President Barack Obama’s administration has sought to rebuild ties with Moscow, which plummeted to a post-Cold War low under his predecessor and focus on negotiating a new nuclear arms control deal. Medvedev and other Russian officials have hailed what they called the new administration’s constructive approach and voiced hope that Washington will drop plans to deploy missile defense sites in Poland and the Czech Republic — a top irritant in U.S.-Russian relations.
Reflecting the Kremlin’s hope for better ties with Washington, the strategy paper said Russia will seek “equal and full-fledged strategic partnership with the United States on the basis of coinciding interests.”
But it warned that missile defense plans and prospects to develop space-based weapons remain a top threat to Russia’s security, and said Russia will seek to maintain a nuclear parity with the United States. However, it added that Russia’s policy will be pragmatic and will exclude a new arms race.
The Captain’s Journal has recommended engaging the Caucasus by means of friendship, assistance and special dispensation for business partnerships. This remarkable admission by Russia, signed by Medvedev, directly admits that war is possible over energy.

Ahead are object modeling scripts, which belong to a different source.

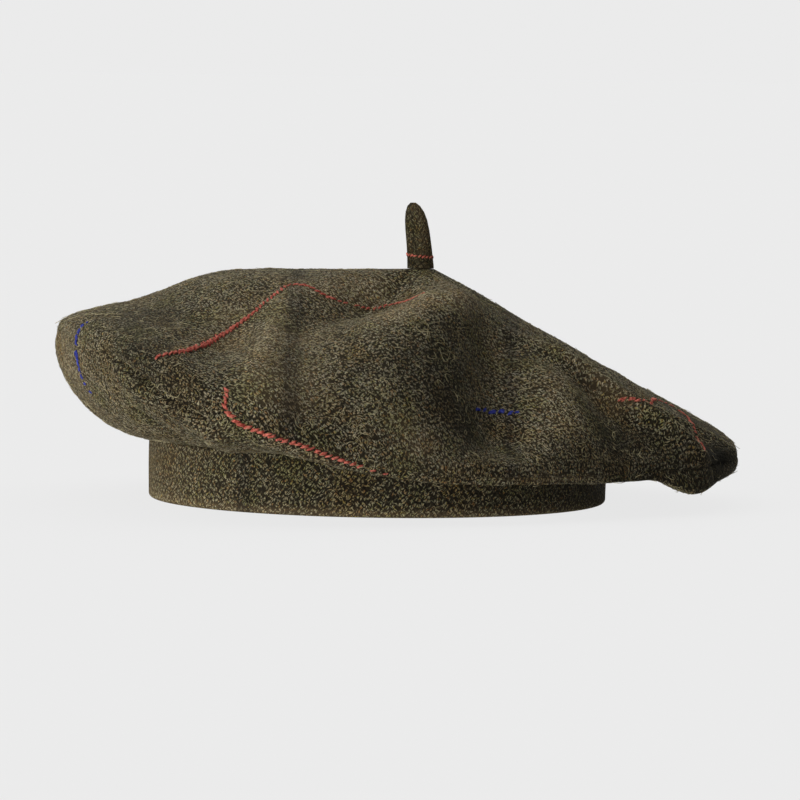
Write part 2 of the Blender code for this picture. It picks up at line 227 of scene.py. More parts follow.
def round_and_round(turns, values, at):
    """Cubic curve through the values at their turns, which closes on itself after 360 degrees."""
    knots = np.concatenate([np.array(turns[-2:]) - 360.0, turns, np.array(turns[:2]) + 360.0])
    ends = np.concatenate([values[-2:], values, values[:2]])
    slopes = np.gradient(ends, knots)
    place = np.mod(np.asarray(at, float) - knots[2], 360.0) + knots[2]
    left = np.clip(np.searchsorted(knots, place, side="right") - 1, 0, len(knots) - 2)
    span = knots[left + 1] - knots[left]
    share = (place - knots[left]) / span
    return hermite(share, span, ends[left], ends[left + 1], slopes[left], slopes[left + 1])


def hermite(share, span, start, end, start_slope, end_slope):
    """Cubic from start to end with the given slopes, read at share 0 to 1 of the span."""
    square, cube = share ** 2, share ** 3
    return ((2 * cube - 3 * square + 1) * start + (cube - 2 * square + share) * span * start_slope
            + (3 * square - 2 * cube) * end + (cube - square) * span * end_slope)


def along(knots, points, places):
    """Smooth curves through points (knot, column, axis), read at the places."""
    knots = np.array(knots)
    slopes = np.gradient(points, knots, axis=0)
    left = np.clip(np.searchsorted(knots, places, side="right") - 1, 0, len(knots) - 2)
    span = (knots[left + 1] - knots[left])[:, None, None]
    share = (places - knots[left])[:, None, None] / span
    return hermite(share, span, points[left], points[left + 1], slopes[left], slopes[left + 1])


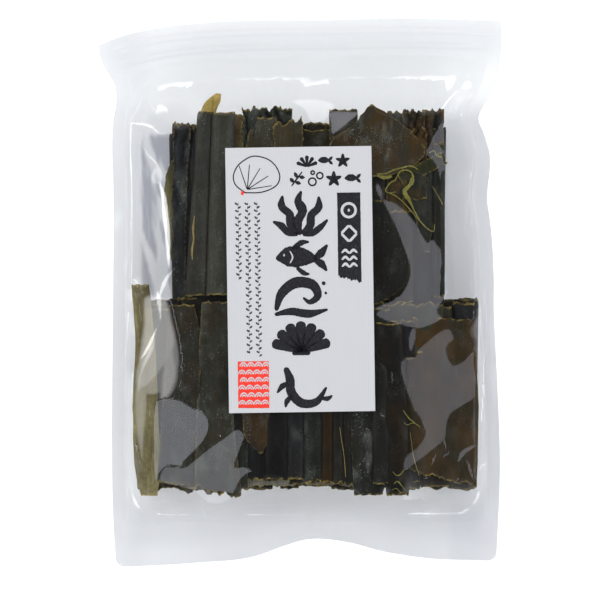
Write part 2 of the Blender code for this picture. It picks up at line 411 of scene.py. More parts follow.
def add_node(tree: Tree, kind: str, inputs: dict, output: int | str = 0,
             **settings) -> Socket | None:
    """Adds one node, with its settings, its socket values and its links.

    Args:
        tree: Node tree to add to.
        kind: Blender's name for the node.
        inputs: For each input, by name or number, a value or the output socket that feeds it.
        output: The output wanted, by name or number.
        **settings: Properties of the node itself.

    Returns:
        The wanted output, or None from a node without any.
    """
    node = tree.nodes.new(kind)
    for name, value in settings.items():
        setattr(node, name, value)
    for socket, value in inputs.items():
        if isinstance(value, Socket):
            tree.links.new(value, node.inputs[socket])
        else:
            node.inputs[socket].default_value = value
    return node.outputs[output] if node.outputs else None


def new_tree(name: str) -> tuple[Material, Tree]:
    """An empty node material and its node tree."""
    material = bpy.data.materials.new(name)
    material.use_nodes = True
    material.node_tree.nodes.clear()
    return material, material.node_tree


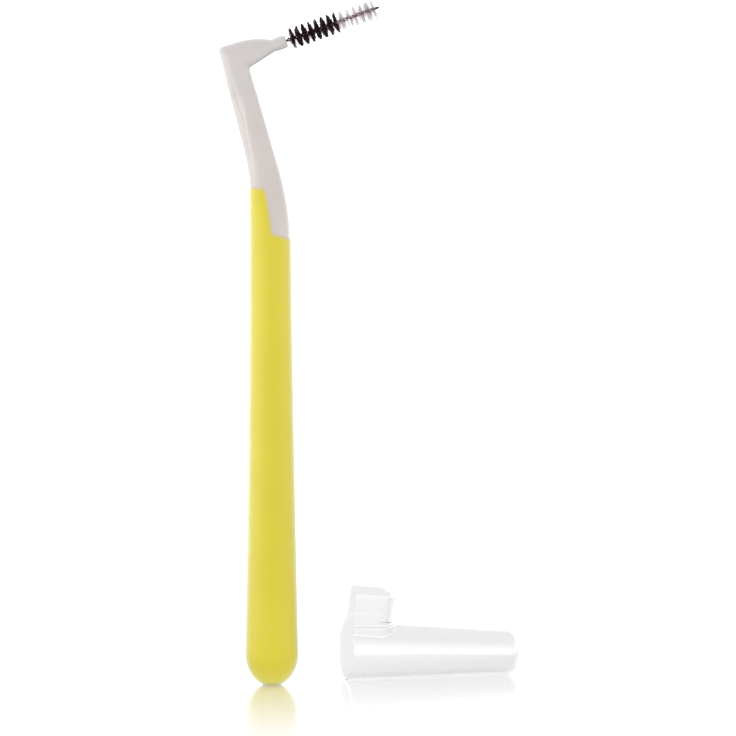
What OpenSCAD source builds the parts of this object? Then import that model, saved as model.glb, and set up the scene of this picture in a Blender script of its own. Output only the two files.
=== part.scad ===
// Angled interdental brush standing on its heel, with its cap lying beside it.
// Millimetres. The origin is the middle of the heel's flat, +Z is up, the arm points to +X
// and the brush is the same on both sides of the plane Y = 0.

/* [Grip] */
// Height of the grip's lip on the brush side
grip_front_h = 90; // [78:0.5:100]
// Further rise of the lip on the thumb side
grip_back_rise = 10.3; // [8:0.1:12.5]
// Breadth of the grip just above its heel
heel_w = 10.7; // [9:0.1:12.4]
// Depth of the grip just above its heel
heel_d = 9.4; // [8:0.1:11]
// Breadth of the grip at its top
waist_w = 8.3; // [7.2:0.1:9.6]
// Depth of the grip at its top
waist_d = 7; // [6:0.1:8.2]
// Height over which the heel rounds in
heel_round_h = 6.2; // [4.5:0.1:7.5]
// Half-breadth of the flat that the brush stands on
heel_flat_r = 1.7; // [1.2:0.1:2.2]
// Distance that the grip leans back at its top
grip_lean = 0.2; // [0.1:0.05:0.6]
// Wall of the soft grip over the core
grip_wall = 1.1; // [0.8:0.05:1.4]
// Height at which the core ends inside the heel
core_foot_h = 9; // [7:0.5:14]
// Step from the neck up to the grip at the lip
lip_step = 0.15; // [0.1:0.01:0.25]

/* [Neck] */
// Height of the inner corner of the elbow
elbow_h = 124.5; // [119:0.1:136]
// Lean of the neck's back edge
back_angle = 14; // [11:0.5:17]
// Lean of the neck's front edge
front_angle = 16.5; // [13:0.5:19]
// Height above the lip's front at which the back edge turns
back_bend_h = 13; // [10:0.5:15]
// Height above the lip's front at which the front edge turns
front_bend_h = 6.4; // [5.5:0.1:8.5]
// Half the length of the turn in the back edge
back_bend_run = 6; // [4:0.5:7]
// Half the length of the turn in the front edge
front_bend_run = 7.5; // [5:0.5:9]
// Depth of the neck and the elbow
neck_d = 4.3; // [3.6:0.1:4.6]

/* [Elbow and arm] */
// Radius of the elbow's inner corner
inner_r = 0.6; // [0.4:0.1:1]
// Distance from the inner corner to the elbow's top edge
elbow_top = 6.2; // [5.5:0.1:6.9]
// Slope of the elbow's top edge
top_angle = 17; // [13:1:21]
// Slope of the wire above the level
wire_angle = 20; // [14:1:26]
// Distance from the inner corner to the nose, along the wire
arm_reach = 8.2; // [7:0.1:10.5]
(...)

The romantic notions of influence in its so-called near abroad has been dropped in favor of more honest but crass verbal bullying and threats, targeted at an administration which wants to press the “reset” button with them. The team of Putin and Medvedev intend to bloat the cash flow directly into Russia in payment for energy, this very energy being extorted by force if necessary.

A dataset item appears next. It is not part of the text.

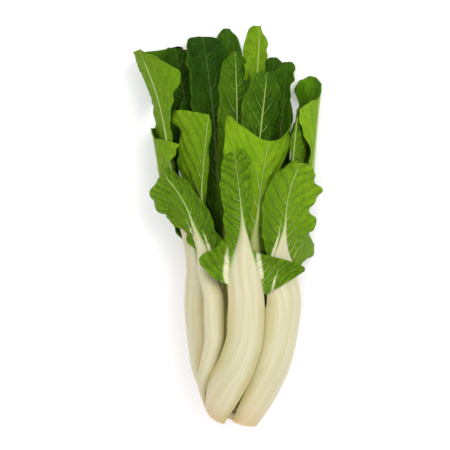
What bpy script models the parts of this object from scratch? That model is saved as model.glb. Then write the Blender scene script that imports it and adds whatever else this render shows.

Given the predisposition of the current administration to negotiate, talk, bargain and expect only the best of our supposedly erstwhile enemies, it isn’t apparent that Georgia, the Ukraine and other regional countries have any hope of continued sovereignty as it currently exists. If extortion and threats don’t pave the way towards a re-emergence of the old Soviet style government, then they have made their only other option clear. War is coming to the Caucasus.